### GOAL OF THE EXERCISE
Reproduce the data exactly.

### COLLECTED MATERIAL
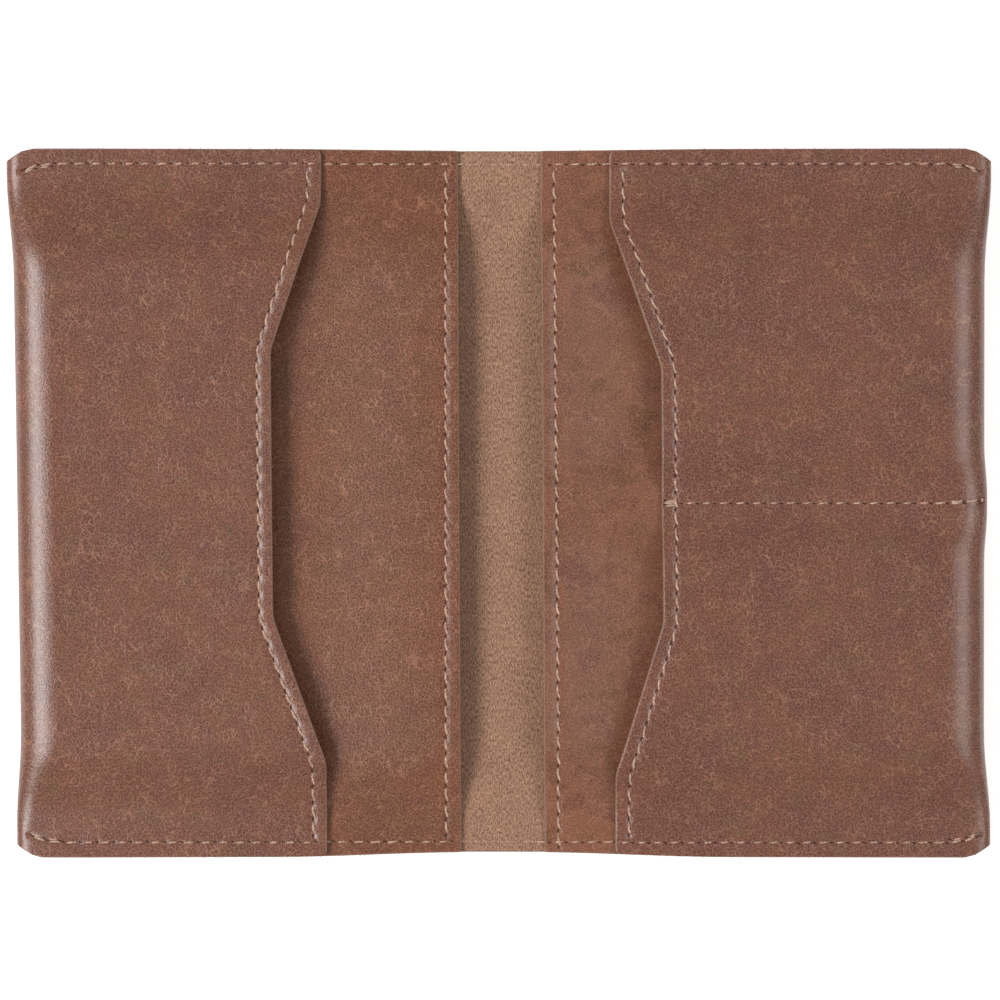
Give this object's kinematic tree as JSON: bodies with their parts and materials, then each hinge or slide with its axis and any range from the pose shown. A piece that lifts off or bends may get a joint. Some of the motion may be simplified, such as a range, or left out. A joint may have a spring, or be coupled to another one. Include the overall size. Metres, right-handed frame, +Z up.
{
  "type": "passport holder",
  "caption": "Leather passport holder lying open: a stitched cover with turned-in pocket flaps, inner passport panels and a folding spine.",
  "frame": {"origin": "middle of the open holder's underside, on the table that it lies on", "axes": "+X from the left half to the right half across the spine, +Y along the spine to the top edge, +Z up from the table"},
  "size_m": [0.1954, 0.14, 0.0087],
  "materials": {
    "cover_leather": "soft satin, pull-up grain",
    "panel_leather": "soft satin, pull-up grain",
    "needle_thread": "twisted sewing thread",
    "bobbin_thread": "twisted sewing thread"
  },
  "bodies": {
    "right_half": {"right_bottom_seam_bobbin_thread": "bobbin_thread", "right_bottom_seam_needle_thread": "needle_thread", "right_card_divider_bobbin_thread": "bobbin_thread", "right_card_divider_needle_thread": "needle_thread", "right_cover": "cover_leather", "right_edge_fold": "cover_leather", "right_flap_hem_bobbin_thread": "bobbin_thread", "right_flap_hem_needle_thread": "needle_thread", "right_panel_hem_bobbin_thread": "bobbin_thread", "right_panel_hem_needle_thread": "needle_thread", "right_passport_panel": "panel_leather", "right_pocket_flap": "cover_leather", "right_top_seam_bobbin_thread": "bobbin_thread", "right_top_seam_needle_thread": "needle_thread"},
    "spine": {"spine_bottom_seam_bobbin_thread": "bobbin_thread", "spine_bottom_seam_needle_thread": "needle_thread", "spine_cover": "cover_leather", "spine_top_seam_bobbin_thread": "bobbin_thread", "spine_top_seam_needle_thread": "needle_thread"},
    "left_half": {"left_bottom_seam_bobbin_thread": "bobbin_thread", "left_bottom_seam_needle_thread": "needle_thread", "left_cover": "cover_leather", "left_edge_fold": "cover_leather", "left_flap_hem_bobbin_thread": "bobbin_thread", "left_flap_hem_needle_thread": "needle_thread", "left_panel_hem_bobbin_thread": "bobbin_thread", "left_panel_hem_needle_thread": "needle_thread", "left_passport_panel": "panel_leather", "left_pocket_flap": "cover_leather", "left_top_seam_bobbin_thread": "bobbin_thread", "left_top_seam_needle_thread": "needle_thread"}
  },
  "joints": [
    {"name": "right_fold", "type": "hinge", "parent": "right_half", "child": "spine", "pos_m": [0.00765, 0, 0.0012], "axis": [0, 1, 0], "range_deg": [0, 90]},
    {"name": "left_fold", "type": "hinge", "parent": "spine", "child": "left_half", "pos_m": [-0.00765, 0, 0.0012], "axis": [0, 1, 0], "range_deg": [0, 90]}
  ]
}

### COMPLETED EXERCISE
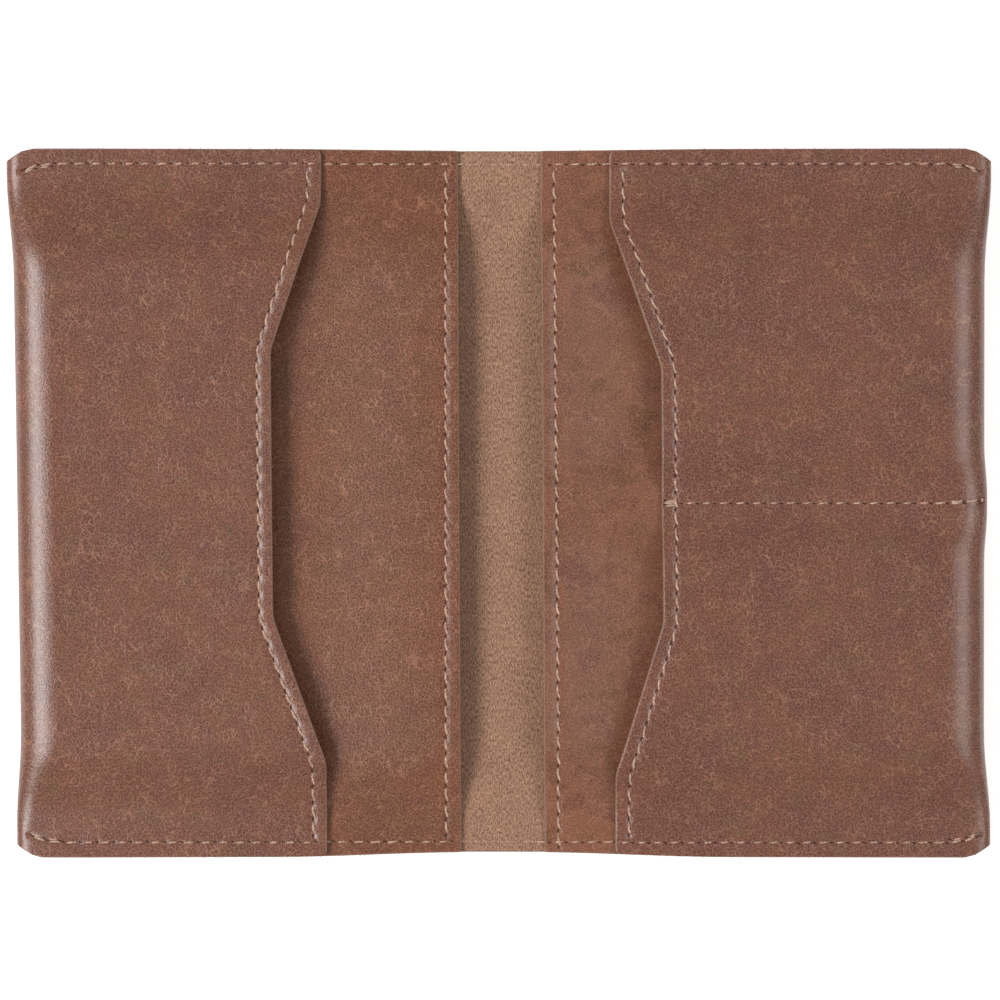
Give this object's kinematic tree as JSON: bodies with their parts and materials, then each hinge or slide with its axis and any range from the pose shown. A piece that lifts off or bends may get a joint. Some of the motion may be simplified, such as a range, or left out. A joint may have a spring, or be coupled to another one. Include the overall size. Metres, right-handed frame, +Z up.
{
  "type": "passport holder",
  "caption": "Leather passport holder lying open: a stitched cover with turned-in pocket flaps, inner passport panels and a folding spine.",
  "frame": {"origin": "middle of the open holder's underside, on the table that it lies on", "axes": "+X from the left half to the right half across the spine, +Y along the spine to the top edge, +Z up from the table"},
  "size_m": [0.1954, 0.14, 0.0087],
  "materials": {
    "cover_leather": "soft satin, pull-up grain",
    "panel_leather": "soft satin, pull-up grain",
    "needle_thread": "twisted sewing thread",
    "bobbin_thread": "twisted sewing thread"
  },
  "bodies": {
    "right_half": {"right_bottom_seam_bobbin_thread": "bobbin_thread", "right_bottom_seam_needle_thread": "needle_thread", "right_card_divider_bobbin_thread": "bobbin_thread", "right_card_divider_needle_thread": "needle_thread", "right_cover": "cover_leather", "right_edge_fold": "cover_leather", "right_flap_hem_bobbin_thread": "bobbin_thread", "right_flap_hem_needle_thread": "needle_thread", "right_panel_hem_bobbin_thread": "bobbin_thread", "right_panel_hem_needle_thread": "needle_thread", "right_passport_panel": "panel_leather", "right_pocket_flap": "cover_leather", "right_top_seam_bobbin_thread": "bobbin_thread", "right_top_seam_needle_thread": "needle_thread"},
    "spine": {"spine_bottom_seam_bobbin_thread": "bobbin_thread", "spine_bottom_seam_needle_thread": "needle_thread", "spine_cover": "cover_leather", "spine_top_seam_bobbin_thread": "bobbin_thread", "spine_top_seam_needle_thread": "needle_thread"},
    "left_half": {"left_bottom_seam_bobbin_thread": "bobbin_thread", "left_bottom_seam_needle_thread": "needle_thread", "left_cover": "cover_leather", "left_edge_fold": "cover_leather", "left_flap_hem_bobbin_thread": "bobbin_thread", "left_flap_hem_needle_thread": "needle_thread", "left_panel_hem_bobbin_thread": "bobbin_thread", "left_panel_hem_needle_thread": "needle_thread", "left_passport_panel": "panel_leather", "left_pocket_flap": "cover_leather", "left_top_seam_bobbin_thread": "bobbin_thread", "left_top_seam_needle_thread": "needle_thread"}
  },
  "joints": [
    {"name": "right_fold", "type": "hinge", "parent": "right_half", "child": "spine", "pos_m": [0.00765, 0, 0.0012], "axis": [0, 1, 0], "range_deg": [0, 90]},
    {"name": "left_fold", "type": "hinge", "parent": "spine", "child": "left_half", "pos_m": [-0.00765, 0, 0.0012], "axis": [0, 1, 0], "range_deg": [0, 90]}
  ]
}